At present Chen’s brother, Chen Guangfu, and his wife have returned to their home, but his nephew Chen Kegui is in police detention.
Chen made a daring escape to Beijing on April 22. Five days later, Zhang Jian, vice secretary of the Communist Party of Shuanghou Town, together with a group of men, broke into Chen Guangfu’s house after climbing the wall surrounding the property.
Chen Kegui tried to defend himself with a kitchen knife, wounding several of the men, before calling police. Friends reportedly lost contact with Chen Kegui from then on, and a manhunt for him ensued.

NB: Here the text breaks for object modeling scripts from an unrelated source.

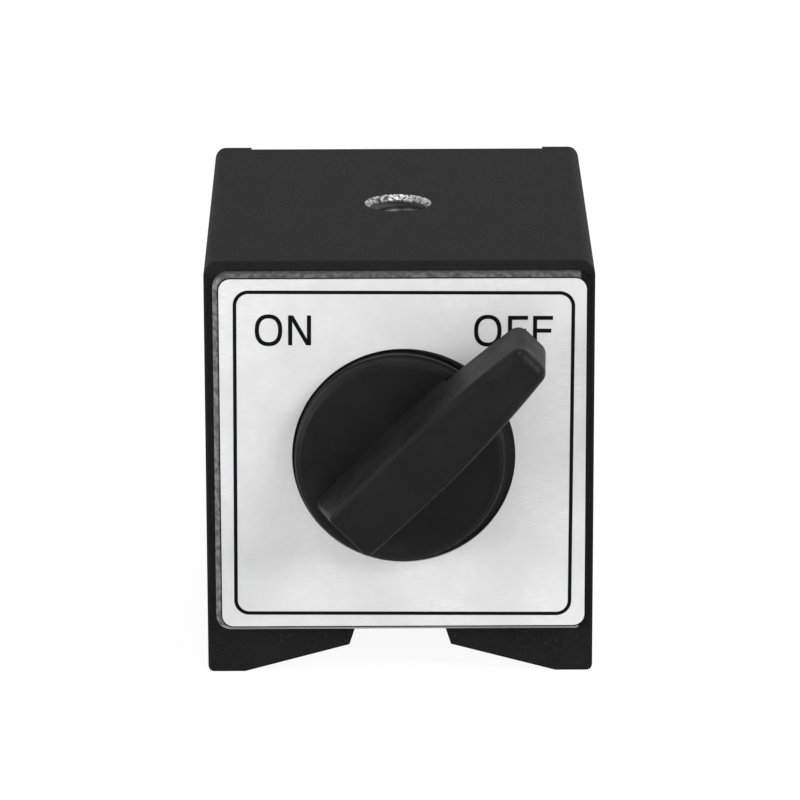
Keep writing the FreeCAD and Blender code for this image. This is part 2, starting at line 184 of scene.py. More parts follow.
@dataclass(frozen=True)
class Finish:
    """A finish with what every shader here has; each kind adds its own pattern."""

    name: str
    level: float
    roughness: float = 0.5
    metallic: float = 0.0
    specular: float = 0.5
    warmth: float = 0.0

    def material(self) -> bpy.types.Material:
        """Material of this finish, built on first use.

        Returns:
            The one material of that name.
        """
        if self.name in MIXED:
            return MIXED[self.name]
        made = bpy.data.materials.new(self.name)
        MIXED[self.name] = made
        made.use_nodes = True
        graph = Graph(made.node_tree)
        constants = {
            "Base Color": grey(self.level, self.warmth),
            "Roughness": self.roughness,
            "Metallic": self.metallic,
            "Specular IOR Level": self.specular,
        }
        shader = graph.add("ShaderNodeBsdfPrincipled", constants)
        graph.add("ShaderNodeOutputMaterial", {"Surface": shader.outputs["BSDF"]})
        where = graph.add("ShaderNodeTexCoord").outputs["Object"]
        for socket, value in self.pattern(graph, where).items():
            graph.tree.links.new(value, shader.inputs[socket])
        made.diffuse_color = grey(self.level)
        return made

    def pattern(self, graph: Graph, where: bpy.types.NodeSocket) -> Sockets:
        """Sockets that vary over the surface.

        Args:
            graph: Graph of the material.
            where: Object coordinates in metres.

        Returns:
            Output sockets by the shader input that they feed.
        """
        return {}


@dataclass(frozen=True)
class TexturedPaint(Finish):
    """Baked paint with a fine pebbled skin, faint clouds and a few pale specks."""

    grain: float = 0.35 * MM
    depth: float = 0.03 * MM
    relief: float = 0.6
    cloud: float = 6 * MM
    cloud_band: Pair = (0.35, 0.65)
    cloud_shares: Pair = (0.9, 1.12)
    grain_share: float = 1.3
    spread: float = 0.08
    speck: float = 0.3 * MM
    speck_band: Pair = (0.77, 0.83)
    speck_level: float = 0.09

    def pattern(self, graph: Graph, where: bpy.types.NodeSocket) -> Sockets:
        """Pebbles in colour, roughness and normal, clouds and specks in the colour.

        Args:
            graph: Graph of the material.
            where: Object coordinates in metres.

        Returns:
            Output sockets by the shader input that they feed.
        """
        pebbles = graph.noise(where, self.grain, detail=3)
        clouds = graph.noise(where, self.cloud, detail=4)
        dark, light = (grey(self.level * share) for share in self.cloud_shares)
        tone = graph.blend(graph.ramp(clouds, self.cloud_band), dark, light)
        fine = graph.blend(graph.ramp(pebbles, MIDDLE), tone, grey(self.level * self.grain_share))
        specks = graph.ramp(graph.noise(where, self.speck, detail=1), self.speck_band)
        rough = (self.roughness - self.spread, self.roughness + self.spread)
        return {
            "Base Color": graph.blend(specks, fine, grey(self.speck_level)),
            "Roughness": graph.ramp(pebbles, MIDDLE, rough),
            "Normal": graph.bump(pebbles, self.depth, self.relief),
        }


@dataclass(frozen=True)
class CastSkin(Finish):
    """Die-cast skin, darker towards the top, with a painted highlight along its bottom edge and darker and
    duller towards its right edge.
    """

    blotch: float = 0.7 * MM
    blotch_band: Pair = (0.33, 0.7)
    depth: float = 0.05 * MM
    relief: float = 0.7
    spread: float = 0.1
    dark: float = 0.06
    light: float = 0.19
    # Level that the top and the right edge are darkened to, as dark as the block's paint.
    darkened_level: float = 0.0105
    dark_right_from: float = 22.9 * MM
    dark_right_fade: float = 0.3 * MM
    # From this height up the skin is darker towards the top.
    darker_top_from: float = 52.9 * MM
    darker_top_fade: float = 1.0 * MM
    darker_top_share: float = 0.62
    # Below this height a painted highlight lightens the cover's bottom edge.
    highlight_below: float = 6.9 * MM
    highlight_fade: float = 0.1 * MM
    highlight_level: float = 0.34

    def pattern(self, graph: Graph, where: bpy.types.NodeSocket) -> Sockets:
        """Blotches in colour, roughness and height, with a painted highlight at the bottom, darker towards
        the top and towards the right.

        Args:
            graph: Graph of the material.
            where: Object coordinates in metres.

        Returns:
            Output sockets by the shader input that they feed.
        """
        blotches = graph.noise(where, self.blotch, detail=6)
        spot = graph.add("ShaderNodeSeparateXYZ", {"Vector": where})
        across, up = spot.outputs["X"], spot.outputs["Z"]
        skin = graph.blend(graph.ramp(blotches, self.blotch_band), grey(self.dark), grey(self.light))
        # Painted highlight: the skin is lightened along the bottom edge; bare holds the skin with that
        # highlight.
        bottom_highlight = graph.ramp(up, (self.highlight_below, self.highlight_below - self.highlight_fade))
        bare = graph.blend(bottom_highlight, skin, grey(self.highlight_level))
        # Darker and duller towards the right edge: there the colour goes to the block's paint level and the
        # metal and specular go to zero; painted holds that share.
        painted = graph.ramp(across, (self.dark_right_from, self.dark_right_from + self.dark_right_fade))
        # Darker towards the top: soiled holds that share, which is blended with the right edge's darkening.
        darker_top_band = (self.darker_top_from, self.darker_top_from + self.darker_top_fade)
        soiled = graph.ramp(up, darker_top_band, (0, self.darker_top_share))
        share = graph.maths("MAXIMUM", painted, soiled)
        # Outside the darker right edge the skin keeps its metal and specular; unpainted holds that share.
        unpainted = graph.maths("SUBTRACT", 1.0, painted)
        rough = (self.roughness + self.spread, self.roughness - self.spread)
        return {
            "Base Color": graph.blend(share, bare, grey(self.darkened_level)),
            "Metallic": graph.maths("MULTIPLY", unpainted, self.metallic),
            "Specular IOR Level": graph.maths("MULTIPLY", unpainted, self.specular),
            "Roughness": graph.ramp(blotches, MIDDLE, rough),
            "Normal": graph.bump(blotches, self.depth, self.relief),
        }


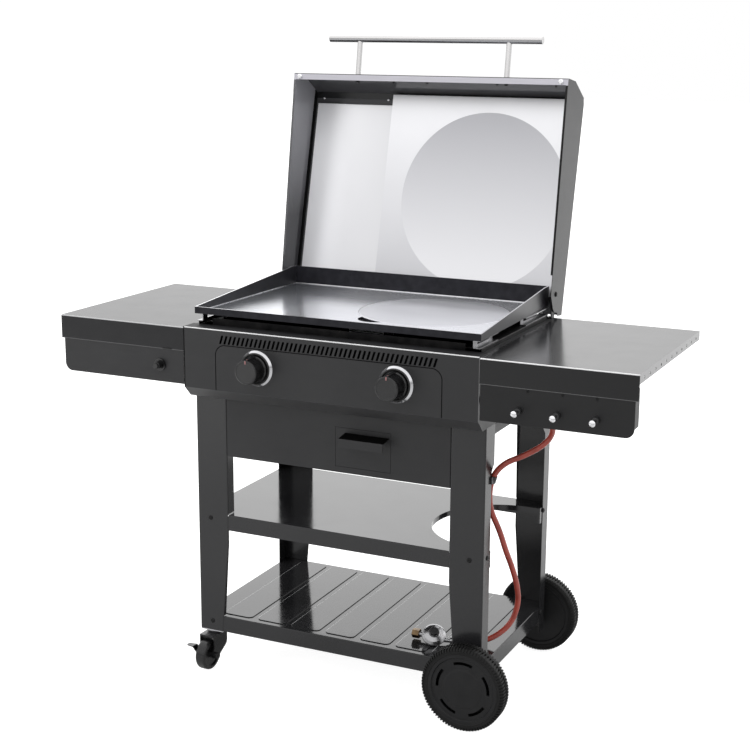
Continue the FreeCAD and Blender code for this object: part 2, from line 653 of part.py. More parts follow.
def knob(x):
    """A flared knob with a fluted grip, a raised pointer and a dished face."""
    back = BEZEL_DEPTH - 3
    front = KNOB_REACH
    profile = [
        (0, back), (KNOB_R + 3, back), (KNOB_R + 3, back + 5, 2.0), (KNOB_R, back + 9, 2.0),
        (KNOB_R, front - 2, 1.5), (KNOB_R - 3, front, 1.0), (KNOB_R - 5, front - 1), (0, front - 1),
    ]
    body = spun(profile, (x, 0, KNOB_Z), (0, -1, 0))
    count, flute = 36, 1.1
    cuts = []
    for i in range(count):
        angle = 2 * math.pi * i / count
        cx, cz = x + (KNOB_R + 0.3) * math.sin(angle), KNOB_Z + (KNOB_R + 0.3) * math.cos(angle)
        cuts.append(rod((cx, -(front - 4), cz), (cx, -(back + 12), cz), flute))
    body = body.cut(Part.makeCompound(cuts))
    z = KNOB_Z + KNOB_R
    ridge = [(-front + 1.5, z - 6), (-front + 1.5, z + 1, 1.0), (-back - 6, z + 2.5, 1.0), (-back - 3, z - 6)]
    body = body.fuse(prism("yz", ridge, x - 5, x + 5)).removeSplitter()
    return body.cut(rod((x, 0, KNOB_Z), (x, -(front - 14), KNOB_Z), STEM_R))


def knobs():
    for name, side in (("left", -1), ("right", 1)):
        x = side * KNOB_X
        save("knob_" + name, knob(x))
        stem = rod((x, -(KNOB_REACH - 14), KNOB_Z), (x, MANIFOLD_Y + 3, KNOB_Z), STEM_R)
        save("valve_stem_" + name, stem)
        collar = tube((x, PLATE + 3, KNOB_Z), (x, PLATE + 6, KNOB_Z), STEM_R + 2.5, STEM_R + FIT)
        save("stem_collar_" + name, collar)


# ---- griddle ------------------------------------------------------------------------------------
def griddle_plan(inset, z0, z1):
    """The griddle's outline, which narrows a little towards the back, as a prism."""
    front, back = GRIDDLE_HALF - inset, GRIDDLE_HALF_BACK - inset
    y0, y1 = GRIDDLE_FRONT + inset, GRIDDLE_BACK - inset
    return prism("xy", [(-front, y0), (front, y0), (back, y1), (-back, y1)], z0, z1)


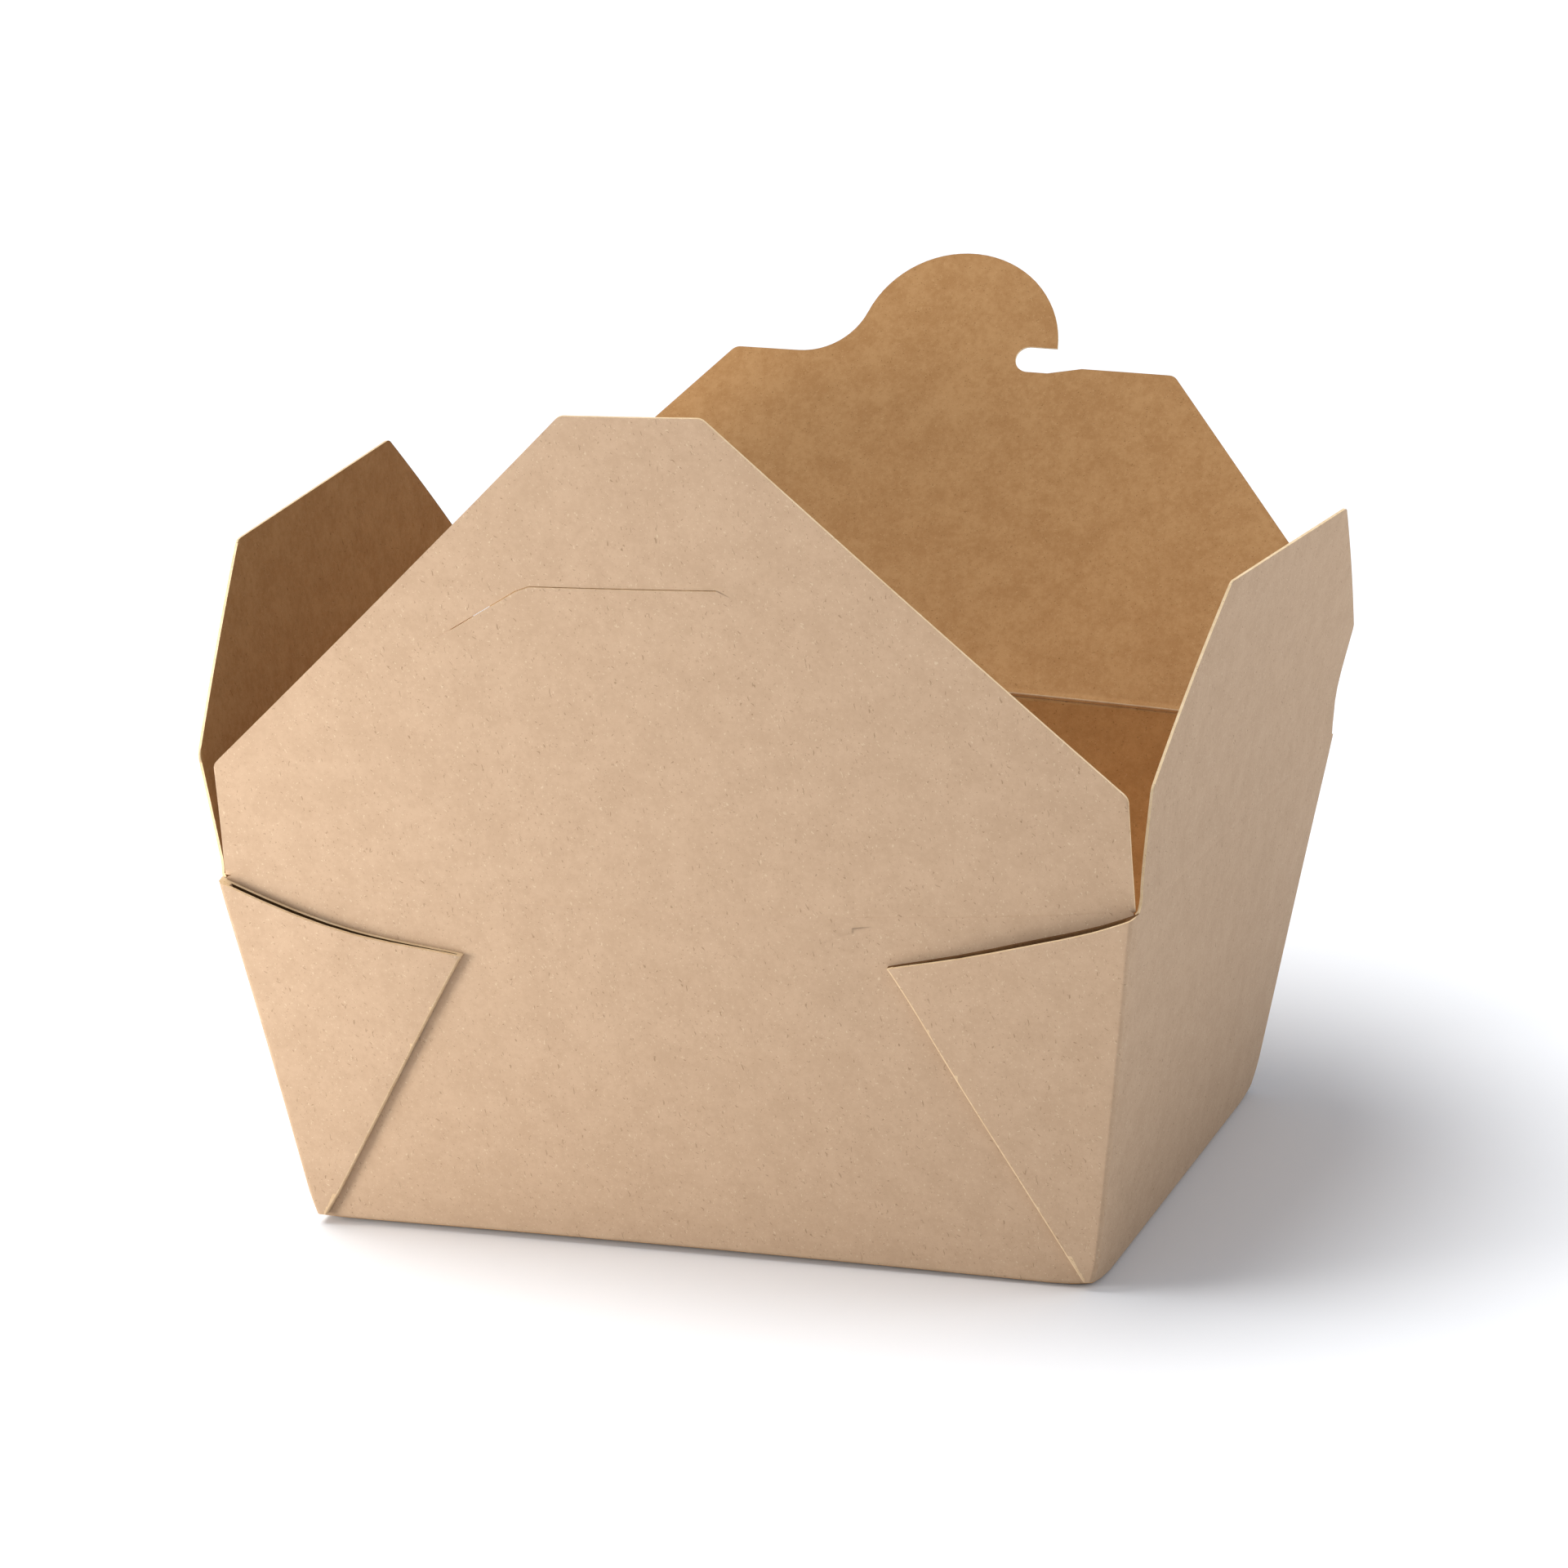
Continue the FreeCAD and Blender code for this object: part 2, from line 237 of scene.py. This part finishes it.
# %% Warp of the webs
WEB_FROM = 30 * MM
WEB_TIP = Vector((36.0 * MM, 0, 52.3 * MM))
WEB_HEEL = Vector((65.2 * MM, 0, 1.2 * MM))
WEB_RIM = Vector((76.6 * MM, 0, 64.4 * MM))
FOLD_LINE = (WEB_TIP - WEB_HEEL).normalized()
ACROSS_FOLD = Vector((FOLD_LINE.z, 0, -FOLD_LINE.x))
UNDERCUT = 0.7 * MM
THICKENING = 0.3
TIP_PUSH = {-1: Vector((0.2 * MM, 0, 0.5 * MM)), 1: Vector((-0.6 * MM, 0, 1.7 * MM))}
TIP_REACH = 14 * MM
TOP_PUSH = {-1: -0.7 * MM, 1: 1.7 * MM}
TOP_REACH = 15 * MM
PLY_OPENING = {-1: 0.9 * MM, 1: 1.9 * MM}
OPENING_REACH = 20 * MM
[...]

Chen said he was told that his nephew has been detained, and he is worried about him. “With strangers breaking into the home, Kegui was declared guilty for trying to protect himself. What kind of logic is this? I hope that the outside world can keep expressing their concern over this event,” he said.
Chen reiterated his previously made demands to Premier Wen Jiabao via a video recording, asking to ensure his family’s safety and initiate an investigation of the local officials and state officials who have kept him under house arrest and have repeatedly broken into his home and beaten him and his wife.
“I believe the demands I made are fair. I hope that they [the authorities] can give a prompt response. I am asking them to thoroughly investigate the officials in Shandong who committed crimes, and to bring them to justice. This is very important. Besides, I ask them to stop all the illegal persecution so as to safeguard peoples’ rights.”
Regarding his plans to go to the U.S., Chen said: “Yesterday morning [May 7], I entrusted our passport applications to those assigned by the central government to contact me, and also made a direct request. But I have no idea when our passports will be ready.”
Read the original Chinese article.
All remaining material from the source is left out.